Papy had just disappeared through the hedge. I had never seen him do this. He waited, impatiently, for the man mowing the neighbor's lawn to look up from his work. The unsuspecting fellow, head-set on and focused on what he was doing, apparently finally glanced up and yelled out a loud cry of near apoplectic surprise. We saw none of this from our side of the hedge, we only heard the shout and got the story when he returned. Everything was a source of irritation for him, and this guy, this guy DARED to mow his lawn at 12:35pm, something the law clearly prohibited, as my mother-in-law explained to me, as she waited anxiously on the other side with me. It was meant to allow people to eat in peace, but as far as I could see, we were not about to eat any time soon, not before 1 or 1:15 per our usual lunch time. It was, they explained, the principle. They had the right to call the cops to report him. And the police would have had to come...ha ha ha.

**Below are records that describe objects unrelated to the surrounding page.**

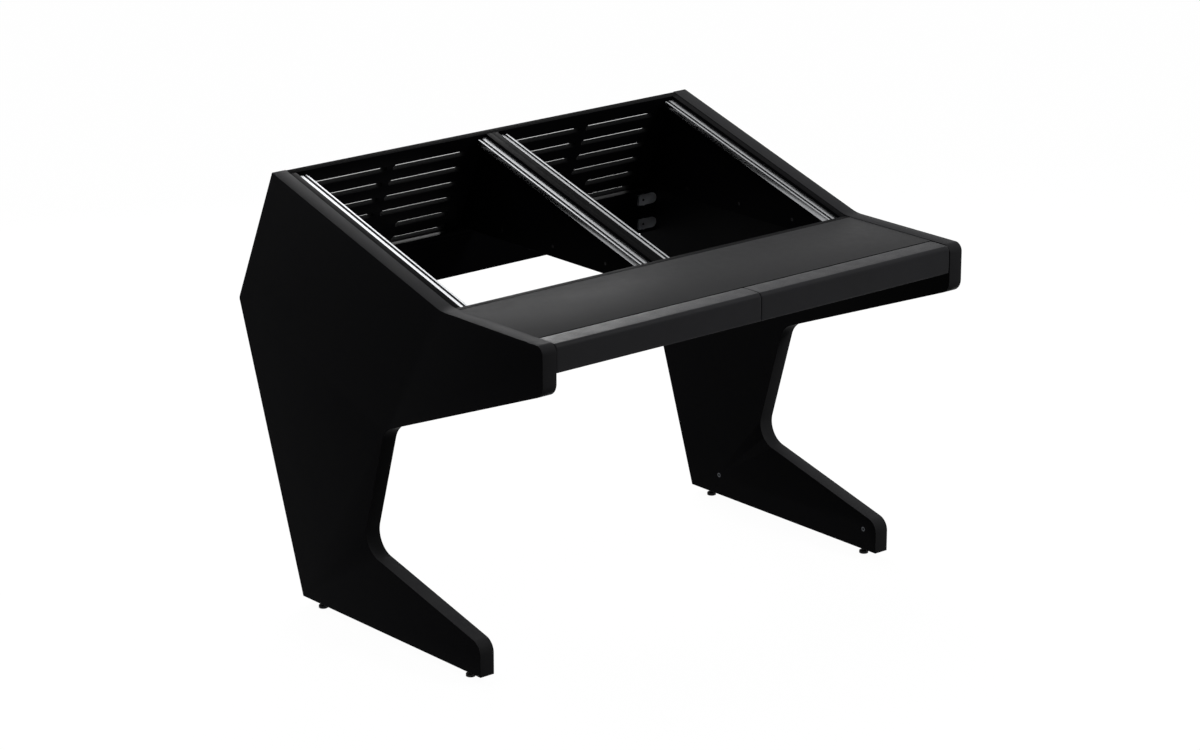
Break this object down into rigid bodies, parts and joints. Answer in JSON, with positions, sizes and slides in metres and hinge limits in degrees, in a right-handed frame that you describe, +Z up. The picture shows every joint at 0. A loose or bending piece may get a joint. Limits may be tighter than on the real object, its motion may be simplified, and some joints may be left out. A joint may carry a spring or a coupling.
{
  "type": "studio desk",
  "caption": "Studio desk with two sloped 19 inch rack bays above a slotted rear panel, a flat desk top with padded armrests and C-shaped side panels on levelling feet.",
  "frame": {"origin": "on the floor below the middle of the desk's outer box, with the feet screwed right in", "axes": "+X to the user's right, +Y to the rear, +Z up"},
  "size_m": [1.13, 0.9986, 0.9217],
  "materials": {
    "black_laminate": "black melamine-faced board, fine matt texture",
    "black_leatherette": "black leatherette, low sheen",
    "plywood": "raw birch plywood",
    "beech": "raw beech",
    "anodised_aluminium": "natural anodised extrusion",
    "black_zinc": "black zinc-plated steel",
    "zinc": "bright zinc-plated steel",
    "black_screw": "black oxide",
    "black_plastic": "black nylon"
  },
  "bodies": {
    "desk": {"left_side_panel": "black_laminate", "right_side_panel": "black_laminate", "left_bay_outer_board": "black_laminate", "left_bay_inner_board": "black_laminate", "right_bay_inner_board": "black_laminate", "right_bay_outer_board": "black_laminate", "front_board": "black_laminate", "vent_board": "black_laminate", "lower_back_board": "black_laminate", "desk_top": "black_laminate", "front_rail": "black_laminate", "left_armrest_core": "plywood", "right_armrest_core": "plywood", "left_armrest_pad": "black_leatherette", "right_armrest_pad": "black_leatherette", "left_bay_left_rail": "anodised_aluminium", "left_bay_left_strip": "black_zinc", "left_bay_right_rail": "anodised_aluminium", "left_bay_right_strip": "black_zinc", "right_bay_left_rail": "anodised_aluminium", "right_bay_left_strip": "black_zinc", "right_bay_right_rail": "anodised_aluminium", "right_bay_right_strip": "black_zinc", "rail_screws": "zinc", "armrest_screws": "zinc", "cam_locks": "zinc", "cam_bolts": "zinc", "connector_plates": "zinc", "connector_bolts": "zinc", "panel_inserts": "zinc", "foot_inserts": "zinc", "bay_screws": "black_screw", "wooden_dowels": "beech"},
    "front_left_foot_pad_body": {"front_left_foot_pad": "black_plastic"},
    "front_left_foot_stem_body": {"front_left_foot_stem": "black_plastic"},
    "front_right_foot_pad_body": {"front_right_foot_pad": "black_plastic"},
    "front_right_foot_stem_body": {"front_right_foot_stem": "black_plastic"},
    "rear_left_foot_pad_body": {"rear_left_foot_pad": "black_plastic"},
    "rear_left_foot_stem_body": {"rear_left_foot_stem": "black_plastic"},
    "rear_right_foot_pad_body": {"rear_right_foot_pad": "black_plastic"},
    "rear_right_foot_stem_body": {"rear_right_foot_stem": "black_plastic"}
  },
  "joints": [
    {"name": "front_left_foot_lower", "type": "slide", "parent": "desk", "child": "front_left_foot_pad_body", "axis": [0, 0, -1], "range_m": [0, 0.012]},
    {"name": "front_left_foot_turn", "type": "hinge", "parent": "front_left_foot_pad_body", "child": "front_left_foot_stem_body", "pos_m": [-0.5475, -0.24662, 0], "axis": [0, 0, -1], "range_deg": [0, 3456.1]},
    {"name": "front_right_foot_lower", "type": "slide", "parent": "desk", "child": "front_right_foot_pad_body", "axis": [0, 0, -1], "range_m": [0, 0.012]},
    {"name": "front_right_foot_turn", "type": "hinge", "parent": "front_right_foot_pad_body", "child": "front_right_foot_stem_body", "pos_m": [0.5475, -0.24662, 0], "axis": [0, 0, -1], "range_deg": [0, 3456.1]},
    {"name": "rear_left_foot_lower", "type": "slide", "parent": "desk", "child": "rear_left_foot_pad_body", "axis": [0, 0, -1], "range_m": [0, 0.012]},
    {"name": "rear_left_foot_turn", "type": "hinge", "parent": "rear_left_foot_pad_body", "child": "rear_left_foot_stem_body", "pos_m": [-0.5475, 0.24988, 0], "axis": [0, 0, -1], "range_deg": [0, 3456.1]},
    {"name": "rear_right_foot_lower", "type": "slide", "parent": "desk", "child": "rear_right_foot_pad_body", "axis": [0, 0, -1], "range_m": [0, 0.012]},
    {"name": "rear_right_foot_turn", "type": "hinge", "parent": "rear_right_foot_pad_body", "child": "rear_right_foot_stem_body", "pos_m": [0.5475, 0.24988, 0], "axis": [0, 0, -1], "range_deg": [0, 3456.1]}
  ],
  "couplings": [
    {"joint": "front_left_foot_turn", "follows": "front_left_foot_lower", "rad_per_m": 5026.5},
    {"joint": "front_right_foot_turn", "follows": "front_right_foot_lower", "rad_per_m": 5026.5},
    {"joint": "rear_left_foot_turn", "follows": "rear_left_foot_lower", "rad_per_m": 5026.5},
    {"joint": "rear_right_foot_turn", "follows": "rear_right_foot_lower", "rad_per_m": 5026.5}
  ]
}
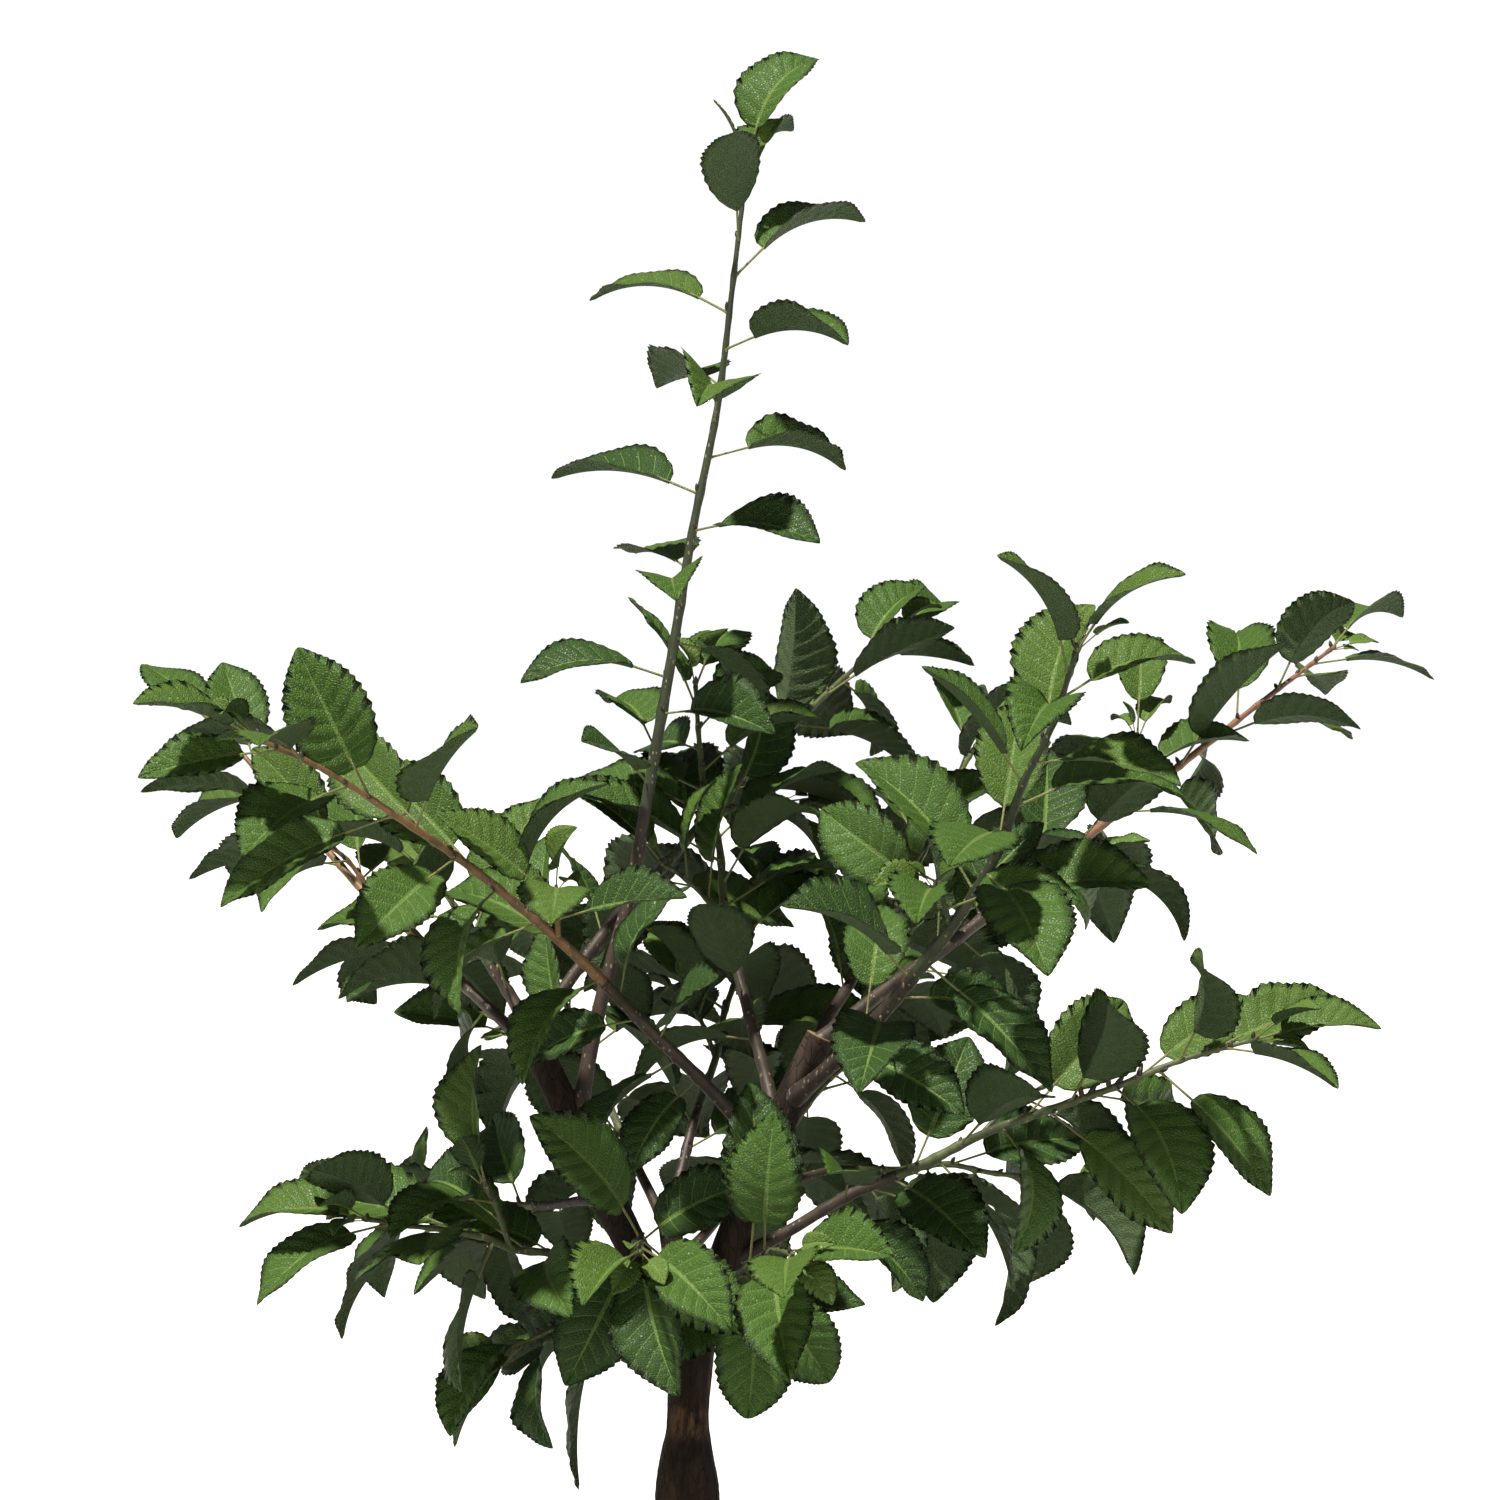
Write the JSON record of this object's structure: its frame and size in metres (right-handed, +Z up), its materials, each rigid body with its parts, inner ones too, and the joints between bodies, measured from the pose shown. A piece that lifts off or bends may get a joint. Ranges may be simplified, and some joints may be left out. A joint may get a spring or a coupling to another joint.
{
  "type": "potted reinette du canada apple tree",
  "caption": "Young goblet-trained apple tree in leaf, with a graft union, a low fork, boughs and leafy shoots, in a tapering nursery pot filled with soil.",
  "frame": {"origin": "centre of the flat underside of the pot, on the surface it stands on", "axes": "+Z up along the pot's axis and the trunk; the front of the tree, as pictured, faces -Y and its right-hand side +X"},
  "size_m": [0.8501, 0.7005, 1.2257],
  "materials": {
    "black_plastic": "satin black moulded plastic",
    "potting_soil": "moist crumbly potting soil",
    "bark": "dull grey-brown bark",
    "leaves": "semi-matt green leaves"
  },
  "bodies": {
    "root": {"pot": "black_plastic", "soil": "potting_soil", "trunk": "bark", "bough_left": "bark", "bough_right": "bark", "bough_back": "bark", "foliage_leader": "leaves", "foliage_far_left": "leaves", "foliage_up_back": "leaves", "foliage_left_short": "leaves", "foliage_left_rear": "leaves", "foliage_left_low": "leaves", "foliage_hanging": "leaves", "foliage_right_front": "leaves", "foliage_centre": "leaves", "foliage_left_front": "leaves", "foliage_right_high": "leaves", "foliage_right_back": "leaves", "foliage_right_low": "leaves", "foliage_right_thin": "leaves", "foliage_front_left": "leaves", "foliage_front_right": "leaves", "foliage_centre_back": "leaves", "foliage_back_left": "leaves", "foliage_back_right": "leaves"}
  },
  "joints": []
}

Once you hit the two week mark, staying with family seems to be more
complicated. What was one's best behavior can become less...natural, if
you will. This may result in increased grumpiness, a little less
restraint and a little more tension. We stayed for four weeks this time.
Back to the police and the utility of calling the constable.
Have I told you about the time I called the police in my village in the south of France because there was a cow on the road at 4am? I only knew there was a cow on the road because I lived up on top of the ancient ramparts of the village and I had a view of everything below. There was a dog barking that did not usually bark and I walked over to the window to check out why, since I was not sleeping.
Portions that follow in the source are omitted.